You might not be tempted to read the other 7 or 8 sections of my post.
This stuff has real consequences. TLP’s particular view puts such banal truisms on a foundation of reactionary masculinism and pessimism. You are fallen, and you - you pitiable narcissist - need to be SHAKED BY THE THROAT to cure you of your narcissism. Well I am here to tell you that that’s wrong. Perhaps it works for this person or other, or they THINK it works for them because it flatters their own aspiraingly muscular pessimism, but by and large it doesn’t. By and large, what works for people is communication, community, and connection.
And he makes it sound, if you really twist it apart, like that’s what he’s telling you works. But he isn’t! He’s telling you to eat what you’re given and forget entirely about what you thought you wanted.
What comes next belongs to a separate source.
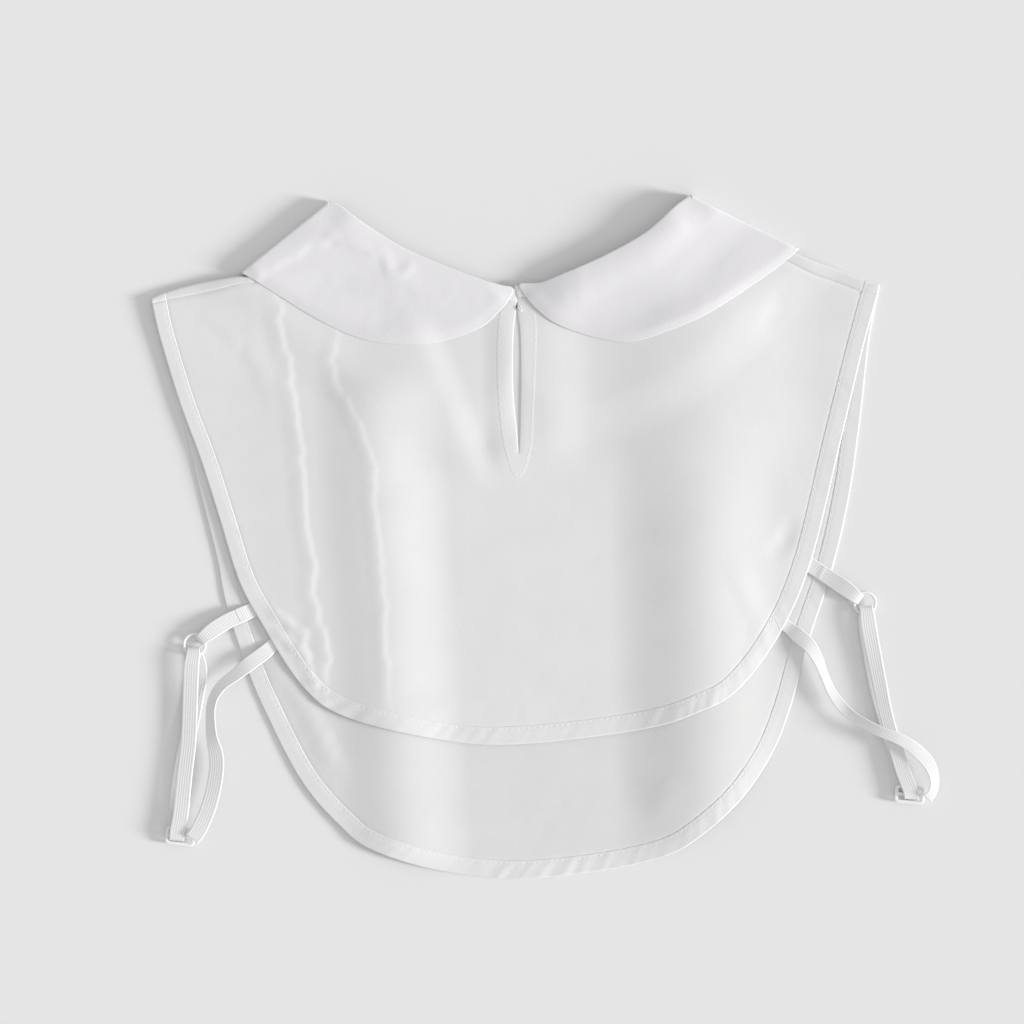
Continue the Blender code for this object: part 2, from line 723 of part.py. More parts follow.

He is RIGHT that nothing is never not about us. But that doesn’t make us narcissists. That sets up an implied standard that he doesn’t state outright because it’s ludicrous: in order to not be a narcissist, on this view, you would have to never consider yourself in your own choices. Those choices, by the way, which are the only choices in the universe over which you have any control! It’s funny that we’re doing this in a thread about slave morality, because I would hazard that at the root of TLP’s pessimism (re: narcissism) is the impossibly high standard for self-sacrifice set by Christianity - a standard I have personally seen bring many people to their knees (and that is, of course, another criticism of TLP: to take him at his word is to learn how to punish yourself into oblivion).
If it helps you on your way to those things to be bullied now and again, fine, and I’ve certainly seen that work on a temporary basis, but TLP’s panacea stops at the surface and takes no interest in the deeper person. Of course it does, he’s doing a Hunter Thompson bit!